_WHAT YOU WILL DO_. Find the string "before" and gather every line that holds it.

_EXCERPTED RECORDS_.
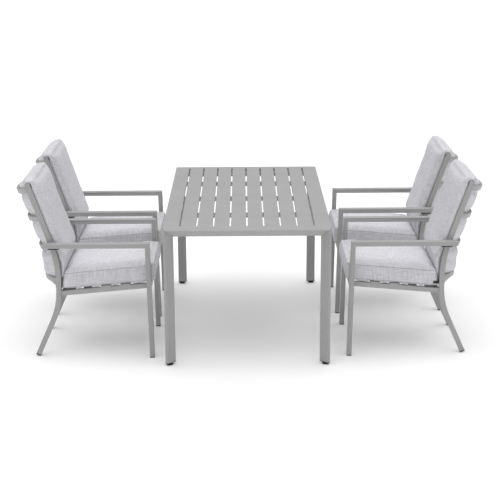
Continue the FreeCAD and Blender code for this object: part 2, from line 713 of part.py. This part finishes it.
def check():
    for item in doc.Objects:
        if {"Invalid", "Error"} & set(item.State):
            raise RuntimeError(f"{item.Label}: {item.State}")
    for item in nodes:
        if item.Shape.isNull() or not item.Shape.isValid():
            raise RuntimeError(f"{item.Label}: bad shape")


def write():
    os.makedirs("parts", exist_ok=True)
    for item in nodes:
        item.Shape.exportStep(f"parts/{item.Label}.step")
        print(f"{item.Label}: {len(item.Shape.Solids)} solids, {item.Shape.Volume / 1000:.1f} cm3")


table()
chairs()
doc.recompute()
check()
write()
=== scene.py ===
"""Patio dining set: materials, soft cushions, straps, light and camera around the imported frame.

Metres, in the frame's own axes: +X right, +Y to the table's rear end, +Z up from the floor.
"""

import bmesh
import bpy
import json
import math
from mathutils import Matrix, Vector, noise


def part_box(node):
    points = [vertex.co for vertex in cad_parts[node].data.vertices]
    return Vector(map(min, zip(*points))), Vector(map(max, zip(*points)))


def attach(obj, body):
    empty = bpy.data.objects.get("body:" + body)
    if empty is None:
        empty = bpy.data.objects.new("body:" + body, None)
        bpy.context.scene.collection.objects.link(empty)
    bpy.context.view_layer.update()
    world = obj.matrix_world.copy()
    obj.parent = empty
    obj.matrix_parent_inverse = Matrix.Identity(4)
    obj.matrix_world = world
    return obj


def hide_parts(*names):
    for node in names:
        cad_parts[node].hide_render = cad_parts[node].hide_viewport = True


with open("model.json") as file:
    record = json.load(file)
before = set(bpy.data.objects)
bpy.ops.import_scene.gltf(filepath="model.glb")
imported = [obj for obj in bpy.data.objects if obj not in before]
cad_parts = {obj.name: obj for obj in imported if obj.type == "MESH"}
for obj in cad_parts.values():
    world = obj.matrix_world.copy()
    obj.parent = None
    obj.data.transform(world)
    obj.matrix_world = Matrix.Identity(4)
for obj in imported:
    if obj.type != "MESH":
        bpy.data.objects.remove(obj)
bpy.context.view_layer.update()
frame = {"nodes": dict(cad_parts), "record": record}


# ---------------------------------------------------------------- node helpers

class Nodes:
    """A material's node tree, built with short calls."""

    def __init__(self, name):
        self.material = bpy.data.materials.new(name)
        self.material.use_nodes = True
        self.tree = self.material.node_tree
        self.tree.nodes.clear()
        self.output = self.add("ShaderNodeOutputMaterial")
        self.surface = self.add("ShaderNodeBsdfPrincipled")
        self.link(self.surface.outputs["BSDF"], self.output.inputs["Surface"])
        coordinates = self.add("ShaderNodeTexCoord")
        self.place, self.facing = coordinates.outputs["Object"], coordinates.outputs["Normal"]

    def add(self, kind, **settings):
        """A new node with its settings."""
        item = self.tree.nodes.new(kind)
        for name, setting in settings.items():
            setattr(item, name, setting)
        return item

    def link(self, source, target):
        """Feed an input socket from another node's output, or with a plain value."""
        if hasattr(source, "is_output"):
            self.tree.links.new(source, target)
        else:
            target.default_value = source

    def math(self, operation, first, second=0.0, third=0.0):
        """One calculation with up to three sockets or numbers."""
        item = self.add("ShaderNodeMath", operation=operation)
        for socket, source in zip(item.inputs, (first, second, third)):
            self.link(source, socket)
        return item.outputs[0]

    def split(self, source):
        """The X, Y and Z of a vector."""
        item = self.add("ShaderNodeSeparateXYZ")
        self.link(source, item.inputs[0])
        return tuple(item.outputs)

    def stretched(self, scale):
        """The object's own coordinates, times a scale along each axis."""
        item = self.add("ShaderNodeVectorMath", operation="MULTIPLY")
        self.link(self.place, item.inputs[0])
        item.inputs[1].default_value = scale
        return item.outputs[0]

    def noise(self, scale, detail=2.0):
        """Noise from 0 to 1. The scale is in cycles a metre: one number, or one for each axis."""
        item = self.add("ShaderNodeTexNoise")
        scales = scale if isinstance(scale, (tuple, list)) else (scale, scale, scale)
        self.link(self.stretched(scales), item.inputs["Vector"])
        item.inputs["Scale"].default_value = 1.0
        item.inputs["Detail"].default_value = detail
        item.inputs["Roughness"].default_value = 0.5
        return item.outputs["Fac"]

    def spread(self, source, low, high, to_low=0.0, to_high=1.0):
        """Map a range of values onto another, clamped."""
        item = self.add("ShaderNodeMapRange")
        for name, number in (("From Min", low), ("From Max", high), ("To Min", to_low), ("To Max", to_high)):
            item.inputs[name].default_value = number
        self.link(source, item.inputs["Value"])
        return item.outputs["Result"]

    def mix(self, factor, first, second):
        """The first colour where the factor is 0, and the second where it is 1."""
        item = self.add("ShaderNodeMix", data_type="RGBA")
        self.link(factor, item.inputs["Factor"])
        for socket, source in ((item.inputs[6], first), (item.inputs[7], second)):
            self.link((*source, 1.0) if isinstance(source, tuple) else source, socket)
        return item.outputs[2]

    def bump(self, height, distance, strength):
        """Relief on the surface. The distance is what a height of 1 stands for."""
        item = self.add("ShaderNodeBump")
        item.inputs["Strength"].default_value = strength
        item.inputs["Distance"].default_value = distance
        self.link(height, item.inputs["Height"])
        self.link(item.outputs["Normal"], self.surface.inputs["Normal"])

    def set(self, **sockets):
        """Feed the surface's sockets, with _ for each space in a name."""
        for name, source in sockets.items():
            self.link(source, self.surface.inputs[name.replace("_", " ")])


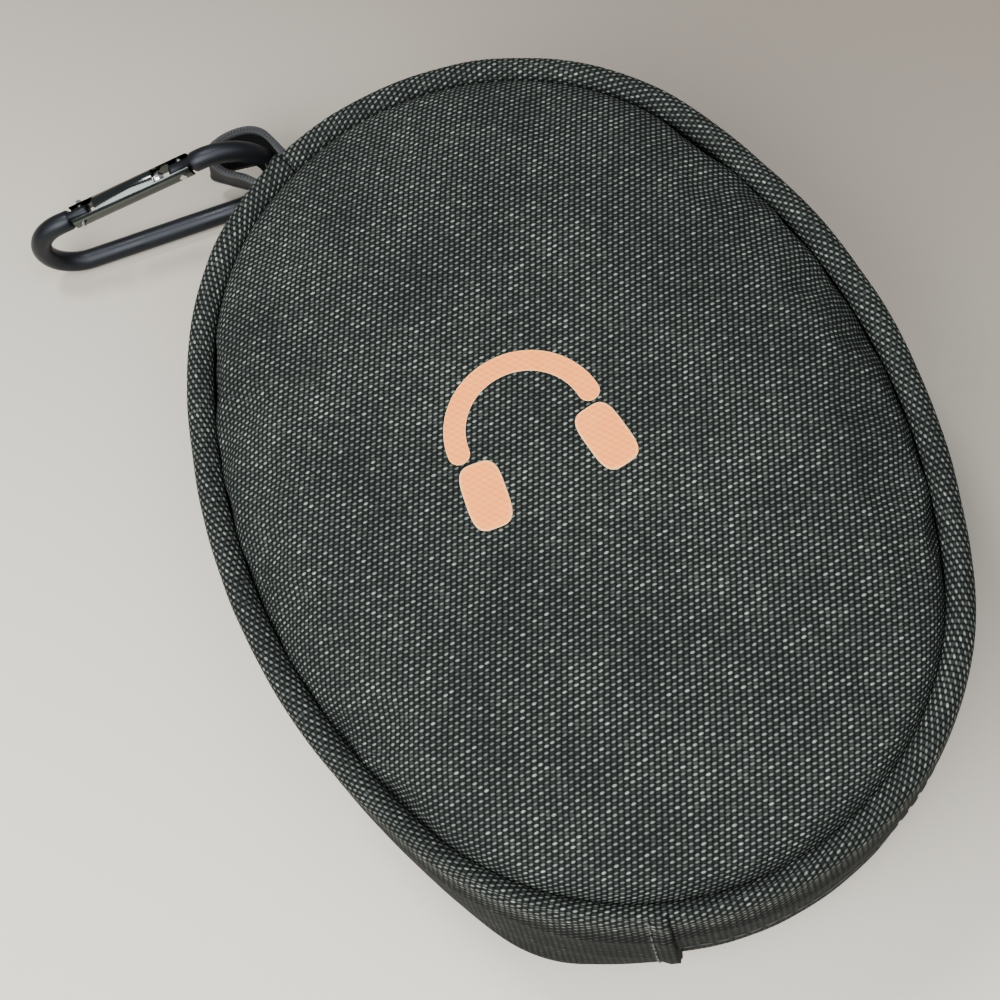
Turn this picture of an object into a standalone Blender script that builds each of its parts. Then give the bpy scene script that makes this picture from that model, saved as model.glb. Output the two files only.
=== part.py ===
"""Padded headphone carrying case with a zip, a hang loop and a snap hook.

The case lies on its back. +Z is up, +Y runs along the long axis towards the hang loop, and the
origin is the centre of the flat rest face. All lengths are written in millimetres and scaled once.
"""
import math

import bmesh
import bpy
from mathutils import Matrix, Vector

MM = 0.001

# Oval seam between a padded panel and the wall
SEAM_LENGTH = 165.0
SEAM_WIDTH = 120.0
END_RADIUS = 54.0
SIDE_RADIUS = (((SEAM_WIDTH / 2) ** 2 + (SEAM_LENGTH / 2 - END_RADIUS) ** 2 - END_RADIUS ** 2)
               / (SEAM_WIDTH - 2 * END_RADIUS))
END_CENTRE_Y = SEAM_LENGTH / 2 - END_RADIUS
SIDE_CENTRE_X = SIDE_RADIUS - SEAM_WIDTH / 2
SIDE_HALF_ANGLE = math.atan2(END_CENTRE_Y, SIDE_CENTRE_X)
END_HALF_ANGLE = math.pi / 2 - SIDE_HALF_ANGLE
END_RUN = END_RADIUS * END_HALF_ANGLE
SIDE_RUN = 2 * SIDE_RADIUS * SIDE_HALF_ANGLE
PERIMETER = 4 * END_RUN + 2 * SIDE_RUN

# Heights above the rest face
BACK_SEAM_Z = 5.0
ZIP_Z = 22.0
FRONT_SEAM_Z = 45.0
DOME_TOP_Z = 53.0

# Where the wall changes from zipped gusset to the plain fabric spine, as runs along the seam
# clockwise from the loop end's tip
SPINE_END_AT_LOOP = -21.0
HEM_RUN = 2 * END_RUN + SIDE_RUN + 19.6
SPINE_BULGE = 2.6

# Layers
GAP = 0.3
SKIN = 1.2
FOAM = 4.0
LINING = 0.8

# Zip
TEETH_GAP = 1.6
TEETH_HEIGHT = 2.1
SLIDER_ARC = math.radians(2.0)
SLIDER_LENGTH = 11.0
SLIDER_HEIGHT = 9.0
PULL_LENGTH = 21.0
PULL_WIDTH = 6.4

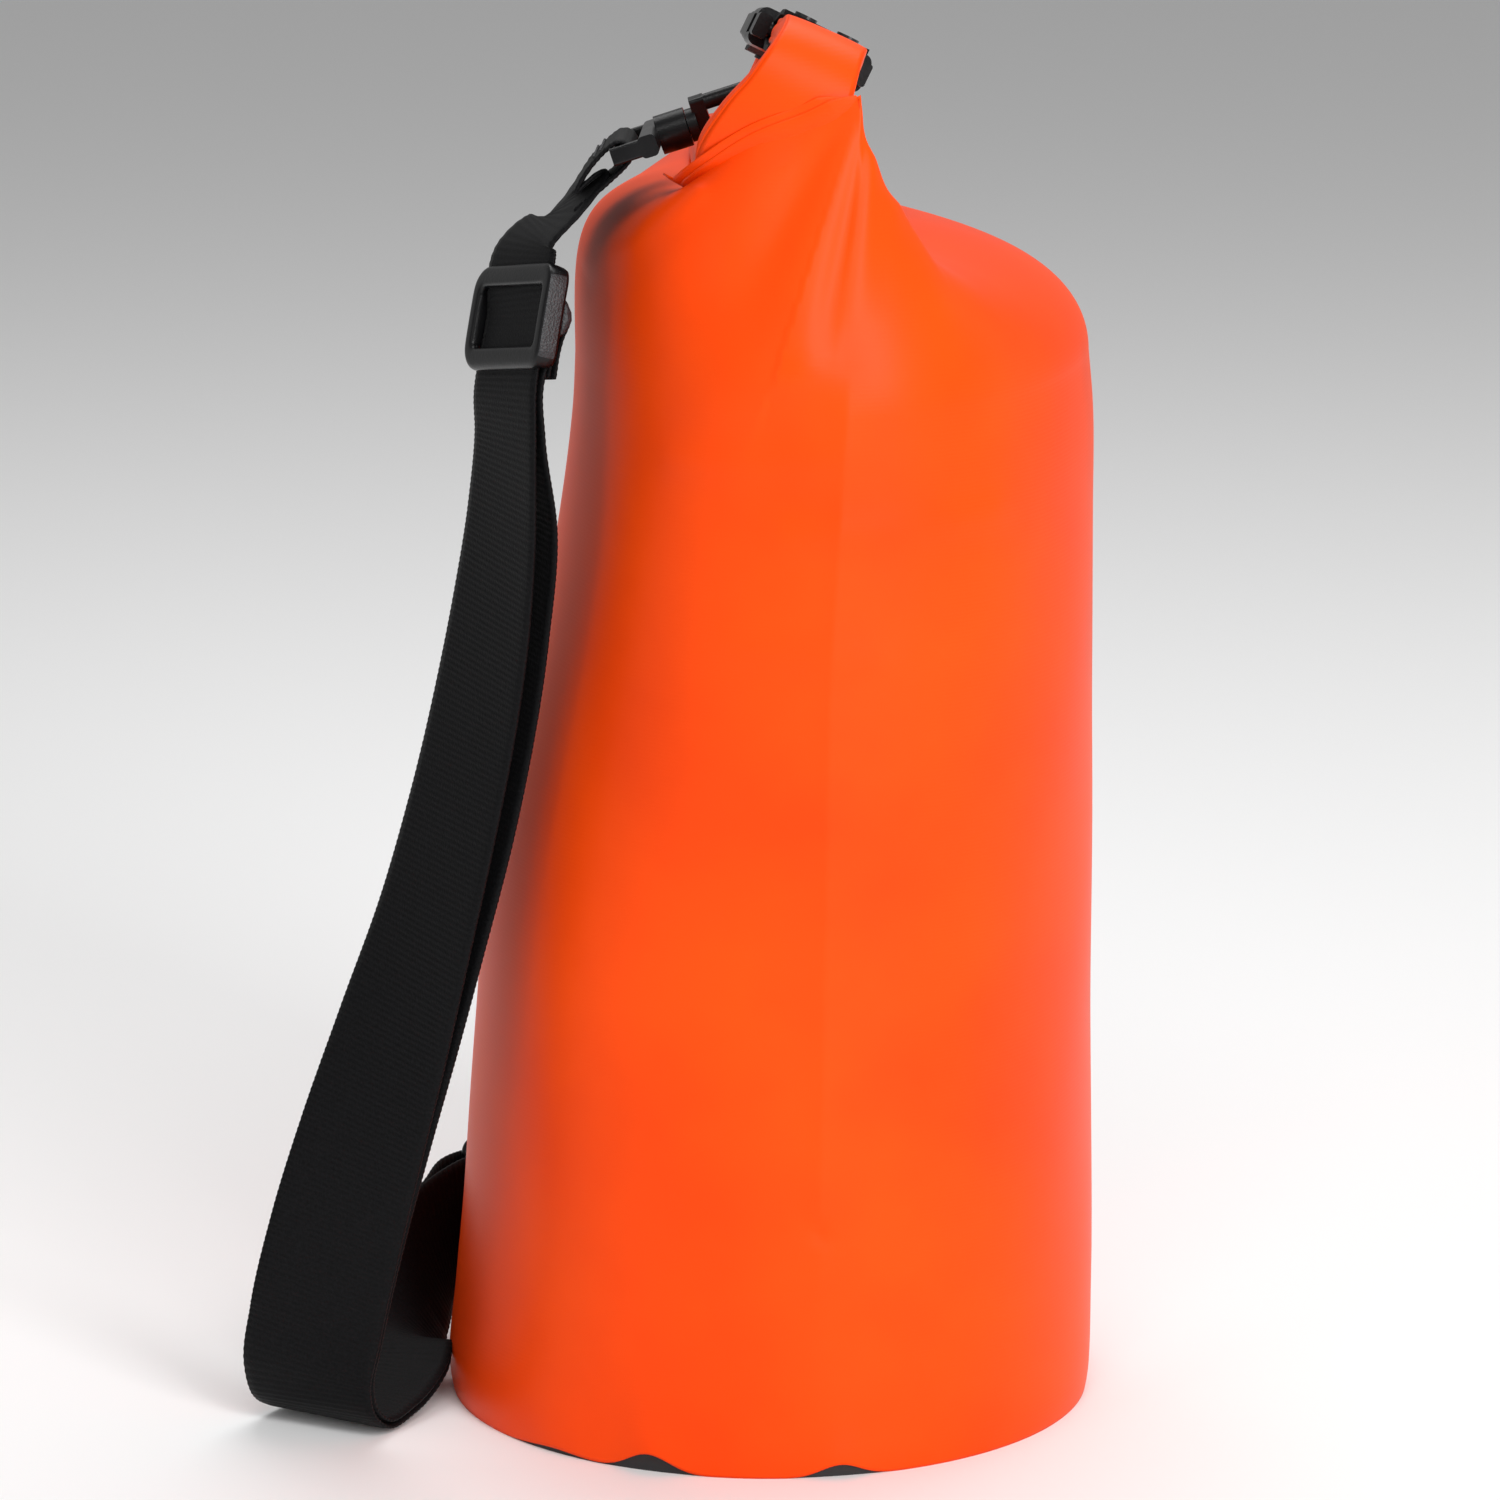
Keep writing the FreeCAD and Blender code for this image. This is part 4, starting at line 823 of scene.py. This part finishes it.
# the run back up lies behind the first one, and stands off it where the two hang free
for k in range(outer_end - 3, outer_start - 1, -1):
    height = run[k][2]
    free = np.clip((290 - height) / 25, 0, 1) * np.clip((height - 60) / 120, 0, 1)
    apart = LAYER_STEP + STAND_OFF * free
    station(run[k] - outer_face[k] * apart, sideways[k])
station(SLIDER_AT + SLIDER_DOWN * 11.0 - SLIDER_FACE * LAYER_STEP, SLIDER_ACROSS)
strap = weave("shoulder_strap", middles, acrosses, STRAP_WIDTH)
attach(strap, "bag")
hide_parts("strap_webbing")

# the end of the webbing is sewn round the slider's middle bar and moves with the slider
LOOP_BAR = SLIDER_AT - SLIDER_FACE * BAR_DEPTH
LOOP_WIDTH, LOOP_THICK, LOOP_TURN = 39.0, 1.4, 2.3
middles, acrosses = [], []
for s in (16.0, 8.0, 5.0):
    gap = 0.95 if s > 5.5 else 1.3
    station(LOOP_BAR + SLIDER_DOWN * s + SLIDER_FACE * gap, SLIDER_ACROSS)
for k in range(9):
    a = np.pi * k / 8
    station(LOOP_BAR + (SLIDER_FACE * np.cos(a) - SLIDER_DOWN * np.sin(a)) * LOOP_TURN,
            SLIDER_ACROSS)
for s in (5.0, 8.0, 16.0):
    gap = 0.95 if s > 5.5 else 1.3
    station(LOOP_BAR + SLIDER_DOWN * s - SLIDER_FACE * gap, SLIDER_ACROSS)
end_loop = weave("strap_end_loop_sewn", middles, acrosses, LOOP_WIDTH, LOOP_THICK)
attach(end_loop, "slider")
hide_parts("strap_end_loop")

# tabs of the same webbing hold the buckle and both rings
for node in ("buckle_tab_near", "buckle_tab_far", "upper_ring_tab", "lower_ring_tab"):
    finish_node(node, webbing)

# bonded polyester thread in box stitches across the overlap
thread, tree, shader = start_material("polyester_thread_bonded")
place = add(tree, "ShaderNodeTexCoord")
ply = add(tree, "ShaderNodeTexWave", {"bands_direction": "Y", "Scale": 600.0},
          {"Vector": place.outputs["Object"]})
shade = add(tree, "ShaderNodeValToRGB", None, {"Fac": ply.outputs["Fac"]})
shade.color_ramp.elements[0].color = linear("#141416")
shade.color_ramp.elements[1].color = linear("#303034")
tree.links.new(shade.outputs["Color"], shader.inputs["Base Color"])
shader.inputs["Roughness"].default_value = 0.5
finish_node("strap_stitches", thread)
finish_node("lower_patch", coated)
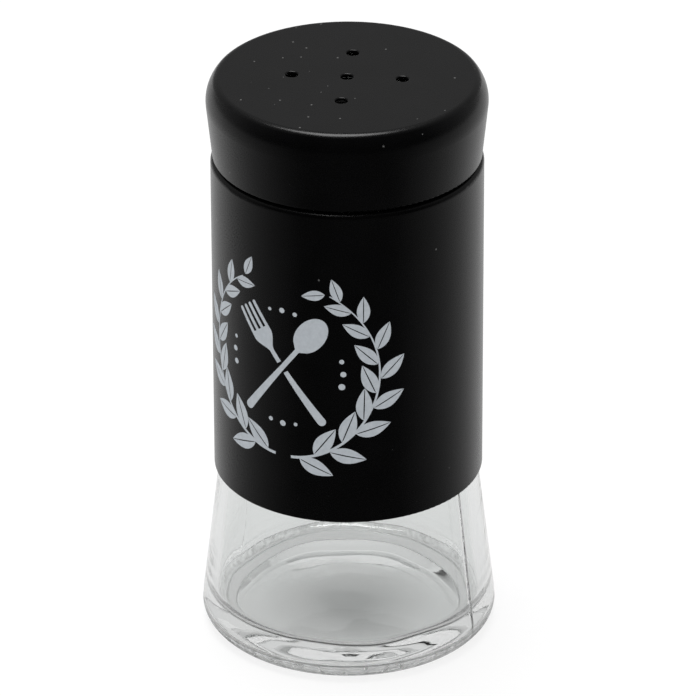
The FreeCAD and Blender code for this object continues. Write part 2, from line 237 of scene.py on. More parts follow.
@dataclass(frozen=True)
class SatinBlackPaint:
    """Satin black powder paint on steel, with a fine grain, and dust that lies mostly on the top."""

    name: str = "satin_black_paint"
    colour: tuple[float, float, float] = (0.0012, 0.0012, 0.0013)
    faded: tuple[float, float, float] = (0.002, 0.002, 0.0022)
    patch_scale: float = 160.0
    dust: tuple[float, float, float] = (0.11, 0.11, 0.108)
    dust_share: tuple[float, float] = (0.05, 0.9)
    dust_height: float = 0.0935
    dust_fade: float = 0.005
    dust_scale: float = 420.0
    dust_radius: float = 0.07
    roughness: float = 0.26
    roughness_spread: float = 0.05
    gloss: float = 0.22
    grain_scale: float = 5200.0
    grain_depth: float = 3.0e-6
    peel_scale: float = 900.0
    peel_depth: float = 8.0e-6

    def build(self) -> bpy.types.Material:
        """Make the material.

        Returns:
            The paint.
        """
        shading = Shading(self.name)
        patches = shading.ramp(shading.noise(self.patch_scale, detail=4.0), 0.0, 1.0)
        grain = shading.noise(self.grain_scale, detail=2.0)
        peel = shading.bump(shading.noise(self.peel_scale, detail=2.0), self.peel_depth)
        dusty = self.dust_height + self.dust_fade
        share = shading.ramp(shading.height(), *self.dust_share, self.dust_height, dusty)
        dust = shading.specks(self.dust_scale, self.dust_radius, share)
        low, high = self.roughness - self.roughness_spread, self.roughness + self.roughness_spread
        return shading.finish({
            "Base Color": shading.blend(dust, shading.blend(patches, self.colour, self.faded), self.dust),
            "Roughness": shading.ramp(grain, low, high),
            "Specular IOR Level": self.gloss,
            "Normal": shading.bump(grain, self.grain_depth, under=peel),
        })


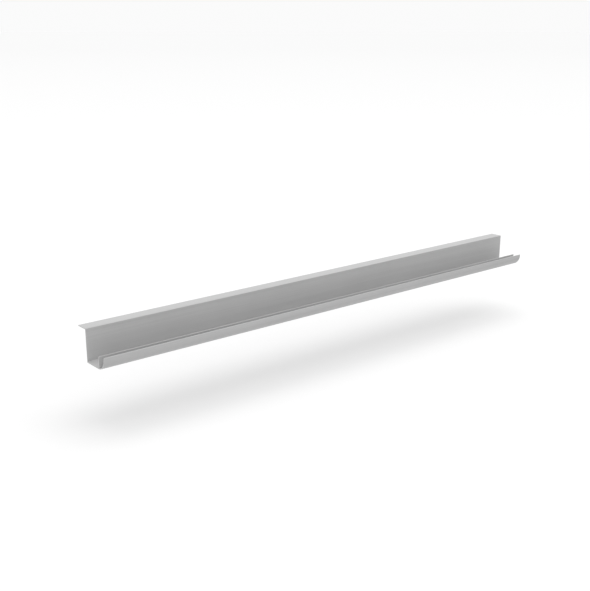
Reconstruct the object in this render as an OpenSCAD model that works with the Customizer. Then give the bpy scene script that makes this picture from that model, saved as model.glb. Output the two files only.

_WRITTEN RESPONSE_.
before = set(bpy.data.objects)
imported = [obj for obj in bpy.data.objects if obj not in before]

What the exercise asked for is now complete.